听罢拍了拍她的手,皇后思索了一会,转过头跟若姑姑吩咐了一二。瑞阳见此,便知皇后是改变了主意,要将此事彻查到底了。
翌日傍晚,御花园内。
正走在御花园内消食,郡主迎头就碰见了准备落衙出宫的秦源,在柳家之事上,秦大人助她颇多,因此她见了他也是笑脸相迎:“秦大人好啊!”
见着她,他自然也不意外,只是向她行了行礼,便开口祝贺:“听闻郡主近日好事将近,圣上不日就要下旨赐婚,在下在此先贺过郡主大喜了。”
本想好言好语略聊个几句,但他一上来就提议亲之事,教她有些恼。若非他当日传旨,这些日子她也不会为了此事四处奔波、百般筹谋,心下不住迁怒于他,这口气也不由自主地恶劣了起来:“秦大人客气了,这事说起来还要多亏了秦大人,若不是你当日替皇伯父传旨命我三月内议亲,我怕是不会这么快就要定亲了。”
秦源略皱了皱眉头,觉着她语气不善,还是客气道:“在下也只是传达圣上的意思,圣上望郡主早日成婚,也是用心良苦,郡主想必也能体谅。不过敢问郡主是要与哪位才俊定亲啊?我家那位二弟着实是……闹腾了些,还望郡主海涵。”
也知自个是迁怒于人,哪儿都不占理,瑞阳便态度软和下来,道:“正是去年的探花郎徐沐,届时定会请秦大人喝杯喜酒,也让徐编修与柳娘子当面向大人道谢,我在此也先谢过大人出手相助了。至于二公子,还望大人好好劝劝他,听闻二公子是最听大人的劝导的。”言罢给他福了福身,以示谢意。
秦源连道不敢,又听闻她提起徐沐和柳娘子,便试探性地问道:“定亲当日在下定会前去讨杯喜酒喝,柳娘子届时仍在郡主府?郡主大喜,宫中自会派人操持,郡主不必太过担忧。

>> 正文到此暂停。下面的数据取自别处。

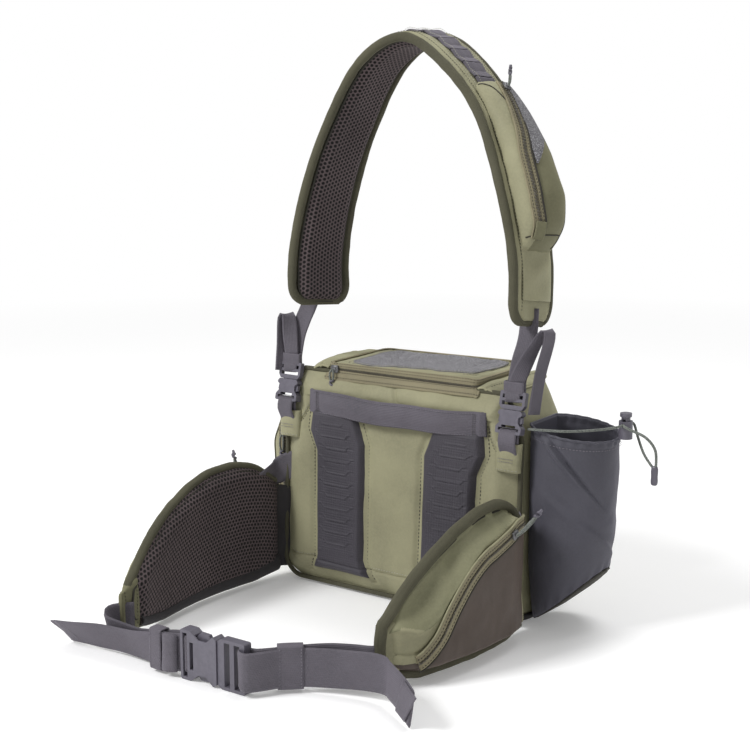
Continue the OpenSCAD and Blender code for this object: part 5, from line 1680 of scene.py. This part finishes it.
def build_daisy_chain():
    """Webbing sewn down at intervals, so that it lifts into a row of slots."""
    body, n, width = "shoulder_strap", 260, 15.0
    s = np.linspace(0.40, 0.672, n)
    slots = np.linspace(0.455, 0.645, 7)
    reach = (slots[1] - slots[0]) * 0.46
    lift = 2.2 * sum(np.clip(1 - np.abs(s - c) / reach, 0, 1) ** 0.8 for c in slots)
    rows = np.array([strap_point(s, u * width,
                                 6.6 + lift * (0.85 + 0.15 * abs(u)) + 0.15 * math.cos(u * 9))
                     for u in np.linspace(-1, 1, 23)]).transpose(1, 0, 2)
    # The lifted lips are cut open at each slot.
    parts, start = [], 0
    for cut in [int(np.argmin(np.abs(s - c))) for c in slots] + [n]:
        strip = slice(start, min(cut, n))
        parts.append(slab_part(rows[strip], -strap_normal(s[strip])[:, None] * 1.7))
        start = cut + 1
    merge("daisy_chain_web", parts, WEBBING, body, ["strap_daisy_chain"])
    slits = []
    for c in slots:
        x = np.linspace(-1, 1, 9) * width * 0.98
        strip = np.array([strap_point(np.full(9, c + d), x, np.full(9, 5.9))
                          for d in (-0.0045, 0.0045)])
        up = strap_normal(np.array([c]))[0] * 0.5
        slits.append(slab_part(strip + up, -up))
    merge("daisy_chain_shadow", slits, DARK, body)
    for side in (-1, 1):
        stitch(strap_point(s, side * (width - 1.2), 8.0 + lift), strap_normal(s), body, PALE_THREAD,
               pitch=2.8)
    seam = np.linspace(0.42, 0.655, 90)
    for side in (-1, 1):
        stitch(strap_point(seam, side * 20.5, 6.2), strap_normal(seam), body, PALE_THREAD)
    for c in (slots[:-1] + slots[1:]) / 2:
        x = np.linspace(-1, 1, 12) * (width - 1.5)
        stitch(strap_point(np.full(12, c), x, np.full(12, 7.1)), strap_normal(np.array([c]))[0],
               body, WEB_THREAD, pitch=1.9)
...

”
心知他必定知晓徐沐与柳娘子的关系,而待赐婚圣旨一下,定亲之事也不会是秘密,便坦然道:“定亲之日柳娘子大约不在,她应在柳府,但成亲之日柳娘子定在我郡主府的,成亲之后他们也自在我郡主府生活。若柳家之事大人仍有任何问题需要问她,大可直接来我郡主府,柳娘子身子弱,若去了大人的凌羽卫,怕是要被吓到。”言辞中也毫不掩饰二人关系熟稔。

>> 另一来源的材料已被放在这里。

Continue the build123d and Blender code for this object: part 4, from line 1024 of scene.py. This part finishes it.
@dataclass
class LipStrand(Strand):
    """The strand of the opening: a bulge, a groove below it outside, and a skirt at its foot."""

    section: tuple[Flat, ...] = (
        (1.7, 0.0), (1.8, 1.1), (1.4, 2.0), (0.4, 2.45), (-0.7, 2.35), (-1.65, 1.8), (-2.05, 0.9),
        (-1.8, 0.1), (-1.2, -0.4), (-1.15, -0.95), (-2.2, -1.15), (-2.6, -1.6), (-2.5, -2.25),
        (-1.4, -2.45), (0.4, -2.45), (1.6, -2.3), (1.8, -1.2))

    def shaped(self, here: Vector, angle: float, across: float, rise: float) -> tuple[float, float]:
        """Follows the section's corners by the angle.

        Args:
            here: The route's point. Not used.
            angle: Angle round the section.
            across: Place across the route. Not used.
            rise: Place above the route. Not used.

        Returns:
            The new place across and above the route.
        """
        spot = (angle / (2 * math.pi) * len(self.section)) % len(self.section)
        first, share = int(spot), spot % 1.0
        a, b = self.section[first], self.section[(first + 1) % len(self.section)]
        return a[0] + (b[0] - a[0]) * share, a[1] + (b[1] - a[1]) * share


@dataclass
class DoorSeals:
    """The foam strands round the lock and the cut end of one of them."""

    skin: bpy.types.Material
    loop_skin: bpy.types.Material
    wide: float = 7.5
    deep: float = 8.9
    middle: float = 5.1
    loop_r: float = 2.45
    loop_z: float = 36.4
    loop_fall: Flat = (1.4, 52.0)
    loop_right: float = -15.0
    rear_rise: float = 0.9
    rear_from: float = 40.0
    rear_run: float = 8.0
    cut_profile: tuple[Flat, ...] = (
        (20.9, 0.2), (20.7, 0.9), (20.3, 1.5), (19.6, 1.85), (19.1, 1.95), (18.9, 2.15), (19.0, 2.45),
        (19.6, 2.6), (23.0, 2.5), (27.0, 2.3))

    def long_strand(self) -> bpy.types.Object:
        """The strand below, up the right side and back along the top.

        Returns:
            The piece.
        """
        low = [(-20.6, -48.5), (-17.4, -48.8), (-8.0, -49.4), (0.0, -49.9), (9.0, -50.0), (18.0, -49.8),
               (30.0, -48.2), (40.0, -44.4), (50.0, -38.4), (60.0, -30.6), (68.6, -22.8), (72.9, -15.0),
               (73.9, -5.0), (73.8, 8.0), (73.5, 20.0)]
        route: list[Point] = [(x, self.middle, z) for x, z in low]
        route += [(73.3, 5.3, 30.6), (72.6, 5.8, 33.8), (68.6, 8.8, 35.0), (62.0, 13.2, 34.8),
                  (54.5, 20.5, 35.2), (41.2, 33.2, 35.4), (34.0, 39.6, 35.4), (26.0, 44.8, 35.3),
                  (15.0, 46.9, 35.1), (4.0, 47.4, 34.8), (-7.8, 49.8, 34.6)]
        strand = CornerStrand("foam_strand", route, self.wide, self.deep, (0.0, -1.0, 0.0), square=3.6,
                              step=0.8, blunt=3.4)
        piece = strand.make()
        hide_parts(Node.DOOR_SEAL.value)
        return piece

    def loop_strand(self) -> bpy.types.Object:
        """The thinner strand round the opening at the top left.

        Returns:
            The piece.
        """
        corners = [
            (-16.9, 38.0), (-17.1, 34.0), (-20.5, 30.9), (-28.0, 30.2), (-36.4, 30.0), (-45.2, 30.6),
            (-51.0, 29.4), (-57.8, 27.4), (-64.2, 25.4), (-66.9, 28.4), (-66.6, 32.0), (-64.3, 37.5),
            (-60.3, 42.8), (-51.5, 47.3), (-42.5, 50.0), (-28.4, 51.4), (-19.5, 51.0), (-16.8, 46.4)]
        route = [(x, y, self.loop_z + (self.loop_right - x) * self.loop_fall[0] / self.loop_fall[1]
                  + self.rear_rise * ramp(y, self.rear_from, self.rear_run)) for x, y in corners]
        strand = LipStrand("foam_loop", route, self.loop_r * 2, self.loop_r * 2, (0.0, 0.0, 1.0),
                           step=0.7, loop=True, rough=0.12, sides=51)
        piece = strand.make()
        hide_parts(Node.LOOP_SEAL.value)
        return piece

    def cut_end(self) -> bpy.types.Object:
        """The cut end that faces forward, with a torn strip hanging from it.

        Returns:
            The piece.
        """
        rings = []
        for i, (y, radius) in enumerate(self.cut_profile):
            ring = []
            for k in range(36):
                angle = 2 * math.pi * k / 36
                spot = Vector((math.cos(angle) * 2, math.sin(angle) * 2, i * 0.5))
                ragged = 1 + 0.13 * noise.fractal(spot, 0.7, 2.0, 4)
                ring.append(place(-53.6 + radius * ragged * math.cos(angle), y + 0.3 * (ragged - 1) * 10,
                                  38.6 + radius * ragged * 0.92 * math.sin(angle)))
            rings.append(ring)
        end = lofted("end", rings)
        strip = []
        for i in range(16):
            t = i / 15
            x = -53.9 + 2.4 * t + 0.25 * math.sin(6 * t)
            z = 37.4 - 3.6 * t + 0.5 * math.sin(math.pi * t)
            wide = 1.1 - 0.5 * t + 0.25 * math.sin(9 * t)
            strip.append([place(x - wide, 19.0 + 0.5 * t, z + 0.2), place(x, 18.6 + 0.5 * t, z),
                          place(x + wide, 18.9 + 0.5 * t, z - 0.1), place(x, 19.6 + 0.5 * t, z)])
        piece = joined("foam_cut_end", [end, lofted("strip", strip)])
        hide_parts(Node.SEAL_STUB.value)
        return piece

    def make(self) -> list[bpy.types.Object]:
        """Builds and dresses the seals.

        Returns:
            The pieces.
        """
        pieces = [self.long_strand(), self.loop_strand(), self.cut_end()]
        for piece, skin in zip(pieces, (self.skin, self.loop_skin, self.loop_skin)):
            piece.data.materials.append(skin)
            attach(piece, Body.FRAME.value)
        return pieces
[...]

本来隐约听说瑞阳要认柳娘子作义妹,他原本以为是为了补偿柳娘子被横刀夺爱,却没想到瑞阳是直接教柳娘子入府来,心中震惊不已。想起从前与近日关于她的传闻,皆言她为了心爱之人是可不顾世俗名声、肆意妄为的混不吝的性子,又觉得这事她也不是没可能做得出来。只是……她何必如此委屈自己,天下好儿郎又不止他徐沐一人。
“郡主也太过大度了,这爱屋及乌之情,在下佩服至极,只是在下觉着,二弟那般一直念着你一个人的郎婿,说不定更适合郡主。圣旨也还未下,郡主还有权衡的机会,想必圣上与皇后对二弟和郡主的婚事,也是乐见其成的。”